▸ Instructions to follow
Pick out and copy every line below that has the word "scene".

▸ Data
-----

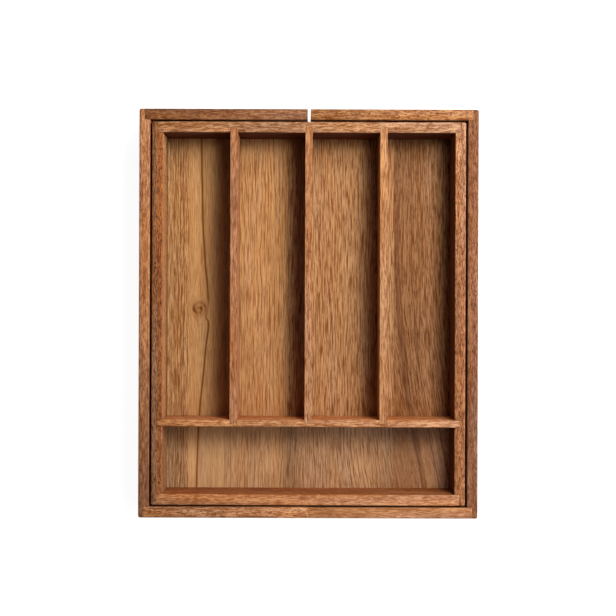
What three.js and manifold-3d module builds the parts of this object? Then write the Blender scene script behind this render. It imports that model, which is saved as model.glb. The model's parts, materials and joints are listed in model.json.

-----

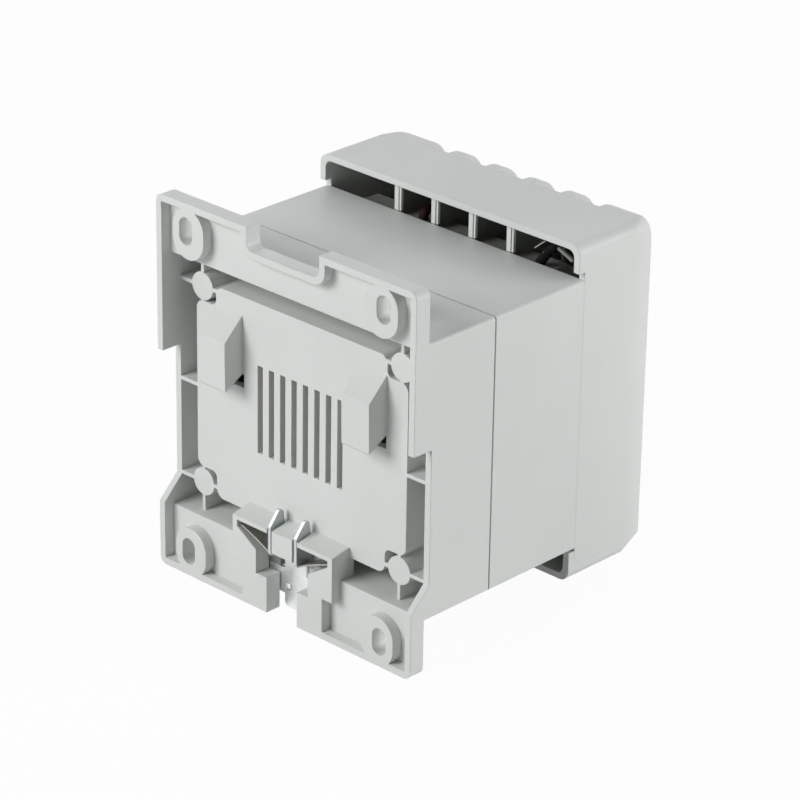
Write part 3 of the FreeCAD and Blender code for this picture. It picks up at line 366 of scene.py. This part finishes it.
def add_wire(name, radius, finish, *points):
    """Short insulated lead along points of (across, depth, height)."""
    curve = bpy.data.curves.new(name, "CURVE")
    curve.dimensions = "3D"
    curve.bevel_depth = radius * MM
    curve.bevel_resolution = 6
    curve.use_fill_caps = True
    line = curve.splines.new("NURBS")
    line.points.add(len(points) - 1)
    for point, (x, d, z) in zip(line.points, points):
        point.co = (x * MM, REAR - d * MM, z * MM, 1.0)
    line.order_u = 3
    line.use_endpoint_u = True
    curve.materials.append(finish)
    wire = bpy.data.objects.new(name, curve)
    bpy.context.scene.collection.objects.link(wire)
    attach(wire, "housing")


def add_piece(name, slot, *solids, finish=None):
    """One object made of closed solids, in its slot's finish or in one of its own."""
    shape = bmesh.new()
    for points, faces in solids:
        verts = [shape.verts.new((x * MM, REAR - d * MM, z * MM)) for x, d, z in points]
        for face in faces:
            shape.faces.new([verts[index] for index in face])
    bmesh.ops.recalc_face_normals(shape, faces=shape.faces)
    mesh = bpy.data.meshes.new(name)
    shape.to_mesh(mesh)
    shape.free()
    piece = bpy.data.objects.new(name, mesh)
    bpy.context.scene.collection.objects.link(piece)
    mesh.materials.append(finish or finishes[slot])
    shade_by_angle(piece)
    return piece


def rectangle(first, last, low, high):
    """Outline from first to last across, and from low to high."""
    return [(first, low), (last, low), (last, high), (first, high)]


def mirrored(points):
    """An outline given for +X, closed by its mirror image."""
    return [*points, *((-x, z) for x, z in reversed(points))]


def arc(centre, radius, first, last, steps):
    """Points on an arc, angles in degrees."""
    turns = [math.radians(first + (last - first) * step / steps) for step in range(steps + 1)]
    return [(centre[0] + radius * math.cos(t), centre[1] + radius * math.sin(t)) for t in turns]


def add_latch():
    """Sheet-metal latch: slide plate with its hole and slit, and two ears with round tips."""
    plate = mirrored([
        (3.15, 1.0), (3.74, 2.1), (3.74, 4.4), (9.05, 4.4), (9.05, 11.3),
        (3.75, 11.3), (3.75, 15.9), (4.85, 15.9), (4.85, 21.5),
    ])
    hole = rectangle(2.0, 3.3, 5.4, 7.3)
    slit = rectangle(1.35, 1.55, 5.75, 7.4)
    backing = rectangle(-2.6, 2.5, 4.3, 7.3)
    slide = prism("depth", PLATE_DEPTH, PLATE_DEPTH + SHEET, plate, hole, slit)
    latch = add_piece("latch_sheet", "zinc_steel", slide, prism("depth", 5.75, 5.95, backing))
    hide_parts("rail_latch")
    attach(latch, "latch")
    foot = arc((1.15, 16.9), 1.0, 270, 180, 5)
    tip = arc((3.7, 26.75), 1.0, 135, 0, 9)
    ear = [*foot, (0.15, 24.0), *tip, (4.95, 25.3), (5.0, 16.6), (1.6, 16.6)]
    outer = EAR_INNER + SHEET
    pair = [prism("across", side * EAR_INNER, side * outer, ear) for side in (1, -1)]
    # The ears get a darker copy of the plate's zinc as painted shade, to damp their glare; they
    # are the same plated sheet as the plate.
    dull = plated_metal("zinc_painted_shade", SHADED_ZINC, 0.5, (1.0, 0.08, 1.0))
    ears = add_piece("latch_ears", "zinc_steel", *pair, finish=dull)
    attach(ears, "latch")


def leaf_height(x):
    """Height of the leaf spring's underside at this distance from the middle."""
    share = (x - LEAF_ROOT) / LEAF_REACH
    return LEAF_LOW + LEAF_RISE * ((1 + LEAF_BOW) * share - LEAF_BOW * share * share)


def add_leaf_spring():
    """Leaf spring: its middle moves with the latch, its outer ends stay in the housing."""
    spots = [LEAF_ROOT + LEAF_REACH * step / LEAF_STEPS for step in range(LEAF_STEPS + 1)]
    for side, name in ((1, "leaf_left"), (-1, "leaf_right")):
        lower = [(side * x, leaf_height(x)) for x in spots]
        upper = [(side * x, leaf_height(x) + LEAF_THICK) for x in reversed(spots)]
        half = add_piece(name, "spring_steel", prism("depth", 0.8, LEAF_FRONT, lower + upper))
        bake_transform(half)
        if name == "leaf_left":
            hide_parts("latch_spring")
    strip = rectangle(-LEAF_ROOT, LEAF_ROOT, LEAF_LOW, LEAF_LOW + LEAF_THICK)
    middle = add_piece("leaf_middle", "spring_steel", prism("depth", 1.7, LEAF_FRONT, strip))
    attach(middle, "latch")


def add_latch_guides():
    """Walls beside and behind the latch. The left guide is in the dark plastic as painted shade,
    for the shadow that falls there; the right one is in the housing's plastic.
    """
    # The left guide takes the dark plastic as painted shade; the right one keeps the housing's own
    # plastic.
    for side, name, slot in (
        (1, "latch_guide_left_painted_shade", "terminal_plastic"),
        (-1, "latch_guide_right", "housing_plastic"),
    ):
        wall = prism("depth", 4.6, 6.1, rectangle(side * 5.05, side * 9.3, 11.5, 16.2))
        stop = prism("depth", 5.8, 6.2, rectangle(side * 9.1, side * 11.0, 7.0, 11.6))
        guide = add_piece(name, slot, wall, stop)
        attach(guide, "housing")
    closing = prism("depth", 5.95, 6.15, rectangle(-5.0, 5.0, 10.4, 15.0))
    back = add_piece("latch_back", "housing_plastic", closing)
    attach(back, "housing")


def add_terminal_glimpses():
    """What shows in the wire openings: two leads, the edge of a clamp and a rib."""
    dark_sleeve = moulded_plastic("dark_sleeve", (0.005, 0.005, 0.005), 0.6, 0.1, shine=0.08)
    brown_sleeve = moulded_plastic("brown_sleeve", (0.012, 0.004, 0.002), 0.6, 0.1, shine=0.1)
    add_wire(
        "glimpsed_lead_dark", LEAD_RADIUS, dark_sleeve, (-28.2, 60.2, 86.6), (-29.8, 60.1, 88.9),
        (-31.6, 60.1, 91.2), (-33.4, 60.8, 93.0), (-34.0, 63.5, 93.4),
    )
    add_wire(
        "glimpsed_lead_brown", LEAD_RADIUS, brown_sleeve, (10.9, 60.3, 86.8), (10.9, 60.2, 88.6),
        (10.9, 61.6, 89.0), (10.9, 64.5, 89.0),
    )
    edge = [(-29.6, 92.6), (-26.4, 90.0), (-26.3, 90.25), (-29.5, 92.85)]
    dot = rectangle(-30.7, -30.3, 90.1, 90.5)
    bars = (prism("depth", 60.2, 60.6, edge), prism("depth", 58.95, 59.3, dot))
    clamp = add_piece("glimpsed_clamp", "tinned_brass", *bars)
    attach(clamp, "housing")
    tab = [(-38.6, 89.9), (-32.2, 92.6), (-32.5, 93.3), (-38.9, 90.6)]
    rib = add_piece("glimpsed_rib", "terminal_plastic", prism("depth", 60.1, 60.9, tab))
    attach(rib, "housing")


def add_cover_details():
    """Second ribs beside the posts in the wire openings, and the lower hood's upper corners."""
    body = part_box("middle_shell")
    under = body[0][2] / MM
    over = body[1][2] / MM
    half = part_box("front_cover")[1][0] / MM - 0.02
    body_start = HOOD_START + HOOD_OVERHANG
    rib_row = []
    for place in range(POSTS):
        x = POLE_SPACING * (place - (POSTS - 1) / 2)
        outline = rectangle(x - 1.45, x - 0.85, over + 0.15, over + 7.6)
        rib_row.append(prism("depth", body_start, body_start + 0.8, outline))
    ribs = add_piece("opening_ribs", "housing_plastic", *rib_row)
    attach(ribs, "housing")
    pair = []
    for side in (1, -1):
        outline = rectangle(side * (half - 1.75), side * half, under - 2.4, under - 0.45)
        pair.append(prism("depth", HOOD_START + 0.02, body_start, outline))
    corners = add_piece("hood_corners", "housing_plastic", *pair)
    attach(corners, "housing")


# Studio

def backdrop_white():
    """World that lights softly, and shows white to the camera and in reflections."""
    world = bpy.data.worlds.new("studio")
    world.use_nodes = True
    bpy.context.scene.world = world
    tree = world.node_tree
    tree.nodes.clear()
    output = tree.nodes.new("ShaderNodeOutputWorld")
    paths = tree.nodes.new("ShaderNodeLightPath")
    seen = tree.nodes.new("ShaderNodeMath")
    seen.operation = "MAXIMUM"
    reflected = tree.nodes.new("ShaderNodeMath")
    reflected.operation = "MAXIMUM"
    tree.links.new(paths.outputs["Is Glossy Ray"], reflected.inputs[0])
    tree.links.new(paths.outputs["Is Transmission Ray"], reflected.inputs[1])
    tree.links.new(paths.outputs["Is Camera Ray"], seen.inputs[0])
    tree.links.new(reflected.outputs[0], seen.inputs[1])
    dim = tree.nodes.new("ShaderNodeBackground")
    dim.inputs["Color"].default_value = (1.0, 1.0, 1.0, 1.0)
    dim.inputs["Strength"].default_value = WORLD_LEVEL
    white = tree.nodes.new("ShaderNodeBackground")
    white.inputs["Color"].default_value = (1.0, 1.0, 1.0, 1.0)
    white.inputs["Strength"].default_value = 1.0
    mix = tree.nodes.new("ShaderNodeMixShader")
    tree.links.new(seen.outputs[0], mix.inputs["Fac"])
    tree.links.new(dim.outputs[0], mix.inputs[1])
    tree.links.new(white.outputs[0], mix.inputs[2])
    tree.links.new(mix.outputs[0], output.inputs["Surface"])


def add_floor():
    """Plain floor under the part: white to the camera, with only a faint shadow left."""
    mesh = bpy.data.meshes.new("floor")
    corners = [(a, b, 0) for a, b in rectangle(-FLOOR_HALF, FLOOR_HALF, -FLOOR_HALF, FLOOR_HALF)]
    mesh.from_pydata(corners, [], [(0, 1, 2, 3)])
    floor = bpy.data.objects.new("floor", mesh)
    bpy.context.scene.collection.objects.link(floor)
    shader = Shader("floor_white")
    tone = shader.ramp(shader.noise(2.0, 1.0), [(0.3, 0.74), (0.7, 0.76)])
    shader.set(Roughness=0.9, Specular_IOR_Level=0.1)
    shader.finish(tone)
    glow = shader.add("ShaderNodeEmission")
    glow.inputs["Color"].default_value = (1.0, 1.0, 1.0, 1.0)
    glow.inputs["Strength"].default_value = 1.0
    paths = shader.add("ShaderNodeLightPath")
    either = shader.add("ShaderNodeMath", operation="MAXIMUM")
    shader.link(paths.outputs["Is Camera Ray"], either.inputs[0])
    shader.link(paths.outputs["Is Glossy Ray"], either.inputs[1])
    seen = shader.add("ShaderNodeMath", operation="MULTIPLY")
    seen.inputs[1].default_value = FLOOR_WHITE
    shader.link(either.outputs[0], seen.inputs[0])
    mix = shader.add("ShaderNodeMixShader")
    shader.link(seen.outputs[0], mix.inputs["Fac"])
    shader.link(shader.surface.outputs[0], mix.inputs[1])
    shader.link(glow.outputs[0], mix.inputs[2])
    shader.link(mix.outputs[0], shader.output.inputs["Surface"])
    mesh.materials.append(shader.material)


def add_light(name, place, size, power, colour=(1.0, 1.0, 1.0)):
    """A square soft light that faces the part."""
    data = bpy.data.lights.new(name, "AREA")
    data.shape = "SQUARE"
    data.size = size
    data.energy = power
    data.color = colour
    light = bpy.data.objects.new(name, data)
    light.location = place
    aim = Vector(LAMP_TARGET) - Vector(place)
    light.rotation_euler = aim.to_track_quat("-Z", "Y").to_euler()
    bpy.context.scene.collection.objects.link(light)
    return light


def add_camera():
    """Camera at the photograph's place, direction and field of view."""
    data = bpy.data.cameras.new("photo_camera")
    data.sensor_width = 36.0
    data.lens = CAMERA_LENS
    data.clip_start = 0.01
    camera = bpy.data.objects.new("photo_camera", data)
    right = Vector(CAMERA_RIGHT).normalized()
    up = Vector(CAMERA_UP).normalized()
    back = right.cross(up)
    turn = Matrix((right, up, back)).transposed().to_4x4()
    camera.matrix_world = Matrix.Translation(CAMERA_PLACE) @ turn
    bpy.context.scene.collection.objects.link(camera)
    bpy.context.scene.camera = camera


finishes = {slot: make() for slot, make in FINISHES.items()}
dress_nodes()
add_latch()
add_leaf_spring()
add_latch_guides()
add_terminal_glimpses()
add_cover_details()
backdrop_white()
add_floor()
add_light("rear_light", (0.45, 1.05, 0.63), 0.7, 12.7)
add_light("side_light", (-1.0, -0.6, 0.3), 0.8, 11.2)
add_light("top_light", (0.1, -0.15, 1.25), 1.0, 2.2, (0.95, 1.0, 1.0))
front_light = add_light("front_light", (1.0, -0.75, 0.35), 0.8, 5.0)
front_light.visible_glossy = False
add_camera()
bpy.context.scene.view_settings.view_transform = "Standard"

-----

▸ Answer for this exercise
What three.js and manifold-3d module builds the parts of this object? Then write the Blender scene script behind this render. It imports that model, which is saved as model.glb. The model's parts, materials and joints are listed in model.json.
Write part 3 of the FreeCAD and Blender code for this picture. It picks up at line 366 of scene.py. This part finishes it.
    bpy.context.scene.collection.objects.link(wire)
    bpy.context.scene.collection.objects.link(piece)
    bpy.context.scene.world = world
    bpy.context.scene.collection.objects.link(floor)
    bpy.context.scene.collection.objects.link(light)
    bpy.context.scene.collection.objects.link(camera)
    bpy.context.scene.camera = camera
bpy.context.scene.view_settings.view_transform = "Standard"